Hydrogen is both the simplest and the most abundant element in the Universe. It is the dominant component of the interior of the giant planets (e.g. Jupiter, Saturn) in our solar system as well as exoplanets. Deep inside giant planets, the pressure exceeds millions of standard atmospheres, under which hydrogen undergoes a phase transition: the covalent bonds inside hydrogen molecules break, and the gas becomes a metal. The existence of metallic hydrogen was theorized a century ago, but it is controversial how this process occurs, due to the difficulties in recreating the extreme pressure conditions in a laboratory setting, and the enormous computational cost of predicting the behaviour of large hydrogen systems. A recent theoretical study of the phase diagram of dense hydrogen employed machine learning to mimic the interactions between hydrogen atoms, in order to overcome limitations of direct quantum mechanical calculations. Researchers reached a surprising conclusion and found evidence for a continuous molecular to atomic transition in the dense hydrogen fluid, instead of a first-order one.
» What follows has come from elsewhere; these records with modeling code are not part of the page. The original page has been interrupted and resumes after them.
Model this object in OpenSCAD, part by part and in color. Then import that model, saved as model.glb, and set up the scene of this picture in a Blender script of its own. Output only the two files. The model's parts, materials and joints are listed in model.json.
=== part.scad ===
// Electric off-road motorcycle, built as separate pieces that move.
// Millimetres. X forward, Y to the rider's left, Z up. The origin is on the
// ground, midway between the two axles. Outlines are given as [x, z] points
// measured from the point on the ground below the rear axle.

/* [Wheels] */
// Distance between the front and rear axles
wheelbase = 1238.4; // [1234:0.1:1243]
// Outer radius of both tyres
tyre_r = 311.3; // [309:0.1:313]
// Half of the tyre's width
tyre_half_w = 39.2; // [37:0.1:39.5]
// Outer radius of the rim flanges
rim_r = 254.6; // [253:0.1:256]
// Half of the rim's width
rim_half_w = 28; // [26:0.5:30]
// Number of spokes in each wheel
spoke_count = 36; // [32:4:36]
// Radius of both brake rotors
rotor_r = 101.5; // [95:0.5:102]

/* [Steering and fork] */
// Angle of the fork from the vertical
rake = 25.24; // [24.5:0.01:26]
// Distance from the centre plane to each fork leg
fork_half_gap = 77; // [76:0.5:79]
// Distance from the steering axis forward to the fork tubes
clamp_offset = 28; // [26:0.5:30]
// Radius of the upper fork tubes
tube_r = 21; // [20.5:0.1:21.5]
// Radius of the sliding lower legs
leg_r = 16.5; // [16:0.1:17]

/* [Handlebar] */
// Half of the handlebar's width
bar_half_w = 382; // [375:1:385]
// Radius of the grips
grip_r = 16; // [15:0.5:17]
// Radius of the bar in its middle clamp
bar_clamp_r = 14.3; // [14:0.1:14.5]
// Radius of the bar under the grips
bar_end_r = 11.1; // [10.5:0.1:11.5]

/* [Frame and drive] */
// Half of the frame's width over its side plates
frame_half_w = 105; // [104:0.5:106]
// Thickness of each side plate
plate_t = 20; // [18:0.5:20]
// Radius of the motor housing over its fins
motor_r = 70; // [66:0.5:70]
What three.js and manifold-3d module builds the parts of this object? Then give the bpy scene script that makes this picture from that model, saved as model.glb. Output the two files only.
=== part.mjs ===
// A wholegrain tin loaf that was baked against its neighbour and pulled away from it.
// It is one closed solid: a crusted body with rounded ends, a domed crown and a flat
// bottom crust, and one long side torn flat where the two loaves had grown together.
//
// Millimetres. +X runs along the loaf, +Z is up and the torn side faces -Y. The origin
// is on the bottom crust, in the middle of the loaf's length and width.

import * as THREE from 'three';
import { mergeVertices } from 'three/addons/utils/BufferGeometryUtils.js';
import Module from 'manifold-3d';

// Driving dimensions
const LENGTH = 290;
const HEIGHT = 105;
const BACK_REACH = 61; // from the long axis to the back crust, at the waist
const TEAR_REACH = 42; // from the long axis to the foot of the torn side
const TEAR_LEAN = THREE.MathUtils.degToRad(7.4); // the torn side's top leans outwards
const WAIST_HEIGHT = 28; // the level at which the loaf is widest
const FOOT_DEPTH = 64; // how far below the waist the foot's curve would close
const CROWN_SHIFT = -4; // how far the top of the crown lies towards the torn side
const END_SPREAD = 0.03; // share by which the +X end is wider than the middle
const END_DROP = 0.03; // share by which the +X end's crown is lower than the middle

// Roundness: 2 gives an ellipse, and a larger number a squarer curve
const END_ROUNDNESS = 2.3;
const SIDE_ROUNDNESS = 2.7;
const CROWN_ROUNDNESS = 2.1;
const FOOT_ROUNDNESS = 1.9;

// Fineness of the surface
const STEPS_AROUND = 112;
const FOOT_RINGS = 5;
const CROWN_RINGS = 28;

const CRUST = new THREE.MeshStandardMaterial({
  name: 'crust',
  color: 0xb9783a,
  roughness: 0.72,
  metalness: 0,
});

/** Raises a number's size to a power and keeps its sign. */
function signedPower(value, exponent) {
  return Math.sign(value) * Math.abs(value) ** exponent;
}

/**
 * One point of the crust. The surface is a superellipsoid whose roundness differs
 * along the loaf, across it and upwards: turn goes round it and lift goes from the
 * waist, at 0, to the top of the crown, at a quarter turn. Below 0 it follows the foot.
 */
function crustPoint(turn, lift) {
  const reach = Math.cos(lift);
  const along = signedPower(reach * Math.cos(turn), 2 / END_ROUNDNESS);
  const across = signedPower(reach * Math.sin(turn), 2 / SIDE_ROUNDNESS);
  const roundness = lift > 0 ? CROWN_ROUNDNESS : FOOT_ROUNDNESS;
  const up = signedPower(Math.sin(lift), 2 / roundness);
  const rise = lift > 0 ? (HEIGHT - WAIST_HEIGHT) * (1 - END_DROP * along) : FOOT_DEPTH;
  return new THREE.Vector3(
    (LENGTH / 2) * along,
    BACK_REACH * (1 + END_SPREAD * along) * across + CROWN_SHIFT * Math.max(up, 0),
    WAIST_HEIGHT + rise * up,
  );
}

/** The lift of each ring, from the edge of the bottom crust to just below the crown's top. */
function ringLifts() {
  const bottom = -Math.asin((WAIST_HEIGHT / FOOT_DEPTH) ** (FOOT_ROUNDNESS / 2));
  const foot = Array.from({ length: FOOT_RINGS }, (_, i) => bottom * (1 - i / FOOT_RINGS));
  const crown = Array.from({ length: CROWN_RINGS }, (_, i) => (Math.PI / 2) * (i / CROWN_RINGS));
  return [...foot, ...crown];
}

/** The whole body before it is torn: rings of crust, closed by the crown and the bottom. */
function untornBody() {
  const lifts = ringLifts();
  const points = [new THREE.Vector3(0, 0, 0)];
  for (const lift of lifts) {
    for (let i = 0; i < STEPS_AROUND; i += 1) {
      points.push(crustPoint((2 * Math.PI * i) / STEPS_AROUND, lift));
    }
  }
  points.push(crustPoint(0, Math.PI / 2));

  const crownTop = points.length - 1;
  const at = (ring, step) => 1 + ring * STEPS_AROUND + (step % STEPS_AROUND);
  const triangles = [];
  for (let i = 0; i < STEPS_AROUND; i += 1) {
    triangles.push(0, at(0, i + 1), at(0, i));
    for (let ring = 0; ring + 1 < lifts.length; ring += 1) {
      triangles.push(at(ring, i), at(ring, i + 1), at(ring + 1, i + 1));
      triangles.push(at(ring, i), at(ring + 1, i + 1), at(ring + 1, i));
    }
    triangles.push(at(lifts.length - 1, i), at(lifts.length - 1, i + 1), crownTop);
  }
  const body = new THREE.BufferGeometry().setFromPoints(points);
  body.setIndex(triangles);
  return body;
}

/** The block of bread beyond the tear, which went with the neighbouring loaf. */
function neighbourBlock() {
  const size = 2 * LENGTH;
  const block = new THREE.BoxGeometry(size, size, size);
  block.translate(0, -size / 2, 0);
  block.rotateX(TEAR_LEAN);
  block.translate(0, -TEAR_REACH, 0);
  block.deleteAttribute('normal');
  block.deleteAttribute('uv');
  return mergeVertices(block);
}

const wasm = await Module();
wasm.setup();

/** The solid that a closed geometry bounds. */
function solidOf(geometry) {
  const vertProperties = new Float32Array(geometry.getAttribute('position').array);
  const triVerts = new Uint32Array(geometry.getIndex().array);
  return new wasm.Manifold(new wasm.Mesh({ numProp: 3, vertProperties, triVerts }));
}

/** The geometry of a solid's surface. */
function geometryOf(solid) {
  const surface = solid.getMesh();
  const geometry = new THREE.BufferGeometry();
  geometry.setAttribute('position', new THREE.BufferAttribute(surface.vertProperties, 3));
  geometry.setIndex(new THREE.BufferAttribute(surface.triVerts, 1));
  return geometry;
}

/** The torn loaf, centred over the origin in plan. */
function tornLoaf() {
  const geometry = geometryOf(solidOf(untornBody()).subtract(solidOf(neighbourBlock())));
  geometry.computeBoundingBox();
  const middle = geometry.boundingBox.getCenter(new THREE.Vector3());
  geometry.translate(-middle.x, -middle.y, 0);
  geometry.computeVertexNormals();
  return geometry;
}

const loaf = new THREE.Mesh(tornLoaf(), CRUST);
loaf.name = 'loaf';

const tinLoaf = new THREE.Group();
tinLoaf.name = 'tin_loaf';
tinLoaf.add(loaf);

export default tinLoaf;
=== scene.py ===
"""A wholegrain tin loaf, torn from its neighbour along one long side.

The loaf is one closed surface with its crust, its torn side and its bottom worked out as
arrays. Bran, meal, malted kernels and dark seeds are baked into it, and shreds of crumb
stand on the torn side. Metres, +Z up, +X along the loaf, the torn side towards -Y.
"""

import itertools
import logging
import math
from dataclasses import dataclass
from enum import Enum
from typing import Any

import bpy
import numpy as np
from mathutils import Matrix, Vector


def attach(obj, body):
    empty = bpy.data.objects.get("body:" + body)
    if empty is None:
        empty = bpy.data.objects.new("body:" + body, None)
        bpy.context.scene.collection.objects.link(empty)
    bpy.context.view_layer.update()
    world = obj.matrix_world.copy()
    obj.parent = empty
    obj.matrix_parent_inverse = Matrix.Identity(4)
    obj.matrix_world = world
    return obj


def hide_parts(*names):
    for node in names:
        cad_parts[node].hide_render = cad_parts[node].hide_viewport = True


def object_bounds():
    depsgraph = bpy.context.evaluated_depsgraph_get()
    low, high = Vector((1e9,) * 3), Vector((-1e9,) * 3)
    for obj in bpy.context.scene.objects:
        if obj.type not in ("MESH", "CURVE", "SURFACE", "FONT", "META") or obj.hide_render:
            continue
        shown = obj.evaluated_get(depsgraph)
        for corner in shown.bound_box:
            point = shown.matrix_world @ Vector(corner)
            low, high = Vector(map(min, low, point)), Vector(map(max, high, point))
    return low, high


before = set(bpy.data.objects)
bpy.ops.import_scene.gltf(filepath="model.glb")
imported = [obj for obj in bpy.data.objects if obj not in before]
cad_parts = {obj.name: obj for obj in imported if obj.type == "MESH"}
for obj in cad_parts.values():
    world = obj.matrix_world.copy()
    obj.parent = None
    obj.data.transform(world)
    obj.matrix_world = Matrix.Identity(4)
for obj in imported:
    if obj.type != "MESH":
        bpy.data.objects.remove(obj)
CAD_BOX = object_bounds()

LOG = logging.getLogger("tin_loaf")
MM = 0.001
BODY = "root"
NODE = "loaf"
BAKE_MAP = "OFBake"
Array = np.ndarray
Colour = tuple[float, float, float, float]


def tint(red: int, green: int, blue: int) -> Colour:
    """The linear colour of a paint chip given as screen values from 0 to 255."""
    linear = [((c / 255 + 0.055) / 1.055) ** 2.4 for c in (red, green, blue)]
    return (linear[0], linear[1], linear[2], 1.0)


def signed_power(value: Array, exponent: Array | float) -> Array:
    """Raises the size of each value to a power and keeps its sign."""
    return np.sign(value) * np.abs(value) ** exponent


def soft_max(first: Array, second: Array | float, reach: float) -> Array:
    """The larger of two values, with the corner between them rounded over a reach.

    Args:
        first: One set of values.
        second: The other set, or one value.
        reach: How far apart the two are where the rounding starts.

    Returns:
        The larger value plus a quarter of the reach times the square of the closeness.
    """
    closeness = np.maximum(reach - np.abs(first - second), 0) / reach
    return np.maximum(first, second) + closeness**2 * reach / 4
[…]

The transition is smooth because the associated critical point is hidden under the melting line of hydrogen. Furthermore, this hidden critical point also induces other unusual phenomena, including density and heat capacity maxima. The finding about the continuous transition provides a new way of interpreting the contradicting body of experiments on dense hydrogen. It also implies a smooth transition between insulating and metallic layers in giant gas planets. The study would not be possible without combining machine learning, quantum mechanics, and statistical mechanics. The same approach will be used to uncover more physical insights about hydrogen systems in the future.

Cheng, B., Mazzola, G., Pickard, C.J. et al. Evidence for supercritical behaviour of high-pressure liquid hydrogen. Nature 585, 217–220 (2020).